Temeer surveys the development of Roman coinage from the later third century through to the later second. She notes that the quadrigatus coinage begins to feature symbols associated with Rome beginning c. 350, tying the coins to the res publica. The standardisation of coin types in the first half of the second century was followed by the appearance of ‘private types’, advertising families or other specific messages. This harkens back to the situation prior to the later third century, when a variety of types were produced. Caprariis challenges the current identification of the structure once identified as the porticus Aemilia but now generally identified as Rome's Natalia or ship sheds. She contends on a variety of grounds that the old identification is far more plausible. Taylor argues that the decrease in military deployments after 167 led to a decrease in combat experience among those recruited for the legions as well as those who led them. That in turn was the cause of repeated military failures and of a reluctance among citizens to serve. Thus, the second half of the century was characterised not by an increasing professionalism but rather amateurism among Rome's soldiers. Bellomo surveys the conflict between the principle that consuls should have the most important provincial assignments and the need for prorogation to meet foreign policy needs and the desire of commanders for glory.
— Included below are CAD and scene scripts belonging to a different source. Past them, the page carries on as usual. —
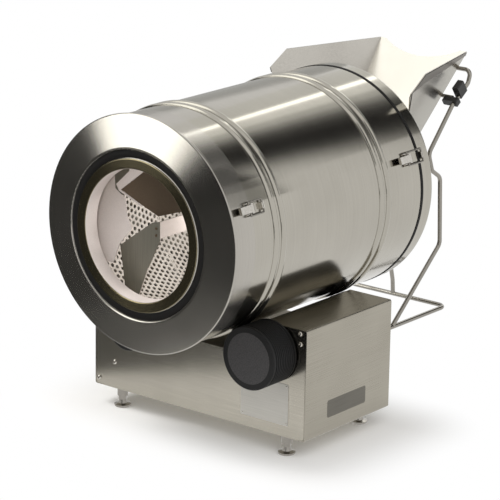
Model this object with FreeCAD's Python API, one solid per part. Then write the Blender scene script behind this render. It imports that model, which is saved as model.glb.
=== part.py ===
"""Tabletop drum breading machine: a double-walled drum on a drive wheel and three idle rollers.

Frame: X to the right seen from the discharge front, Y from front to rear along the drum's
axis, Z up. The origin is on the table, under the middle of the machine. Millimetres.
"""
import FreeCAD, Part
import math
import os
from FreeCAD import Vector

# Drum
DRUM_RADIUS = 200.0
DRUM_SHEET = 2.0
DRUM_AXIS_HEIGHT = 387.0
BEAD_HEIGHT = 4.0
BEAD_HALF_WIDTH = 6.5
BEAD_SPACING = 19.8
FRONT_BEADS = 131.6         # from the front rim to the middle of the pair
REAR_BEADS = 426.0
SHELL_END = 532.0           # from the front rim to the shell's rear edge
SEAL_WIDTH = 6.0
SEAL_PROUD = 0.8
SEAL_HEIGHT = 11.0
CAP_LENGTH = 31.0
INFEED_RADIUS = 150.0
CAP_LIP = 12.0

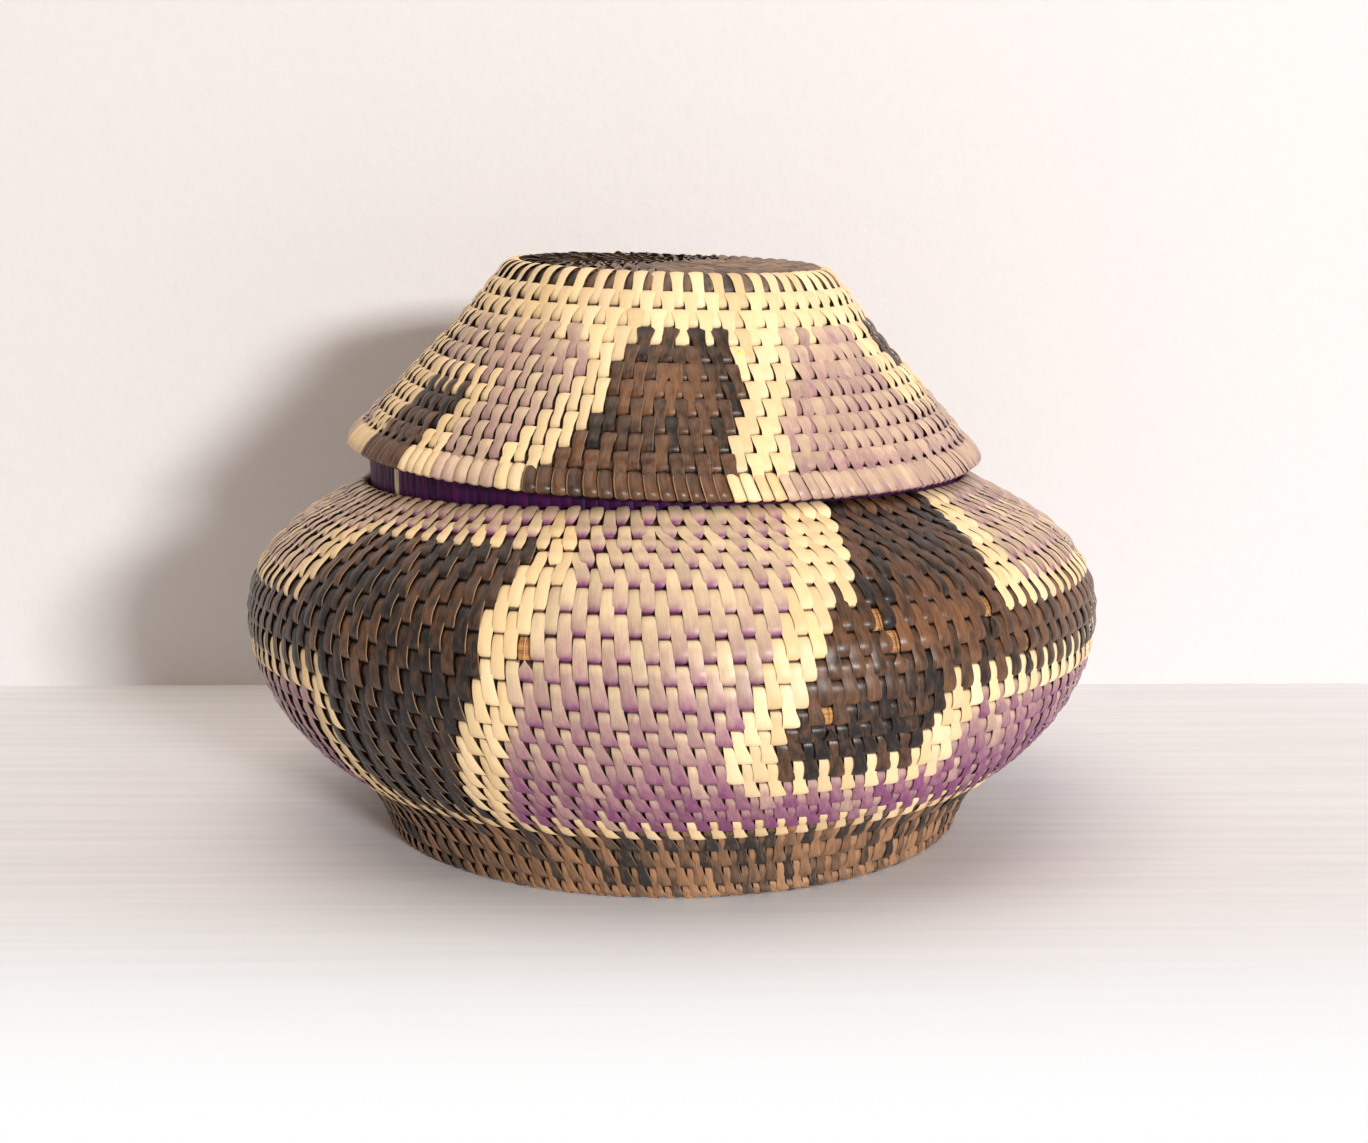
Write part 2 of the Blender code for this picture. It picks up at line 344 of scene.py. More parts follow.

Lanfranchi argues that the second century saw an important movement from mos to laws and plebiscites at Rome, offering an interesting statistical and graphic analysis in support. He further discusses an increase in private law legislation, focusing on the Lex Laetoria, which he connects to the Lex Villa annalis, as well as the Leges Furia and Volconia. Gallo surveys interactions between the tribunes and the senate. She finds that in many cases the tribunes acted at the behest of the senate, while in others they did not. Sometimes tribunes vetoed the senate's decrees; at others the senate interposed its auctoritas against a veto. Landrea's chapter examines the patrician gentes maiores’ rivalry for the consulship, noting that the gentes were not monoliths but divided into stripes that did not necessarily cooperate. When in 172 patricians lost their monopoly on one of the two consulships, the number of patrician consuls declined. Steele identifies two narratives for the development of oratory in the period 201–134: one based on the embassy of the philosophers in 154 and its effect on aristocratic youth, represented by Cicero's account in the de Oratore; the other version he offers in the Brutus, stressing the importance of written versions of speeches starting with Cato's early in the second century. Neither is necessarily correct, and multiple narratives are possible. Santangelo argues that the years between 201 and 133 were not characterised by religious conservatism. Change and adaptation occurred in the areas of prophetic divination, popular involvement in religious affairs, the role of the senate and of statute law as well as in the calendar. Finally, Flower offers some general thoughts on the period and examines a few areas, notably the position of women and slaves, not touched on by other contributors.

All in all, a mixed bag: some very interesting papers, many offering little that anyone familiar with the second century does not already know. More troubling, all too often transition is assumed rather than demonstrated. Were relations between the senate and tribunes significantly different prior to 218? How exactly did political rivalry among patrician clans change from what it had been before that date? Was conflict over access to land less then? The career of Flaminius might suggest otherwise. And were adaptation and change in religious practice really unknown prior to Hannibal? The absence of argument leaves a reader with doubts. Yet the truly big changes — in economy and demography; in relations with the allies, in art and intellectual and cultural life — for the most part go unexamined. So, in many ways a missed opportunity to reveal what was genuinely transitional between Hannibal and the Gracchi.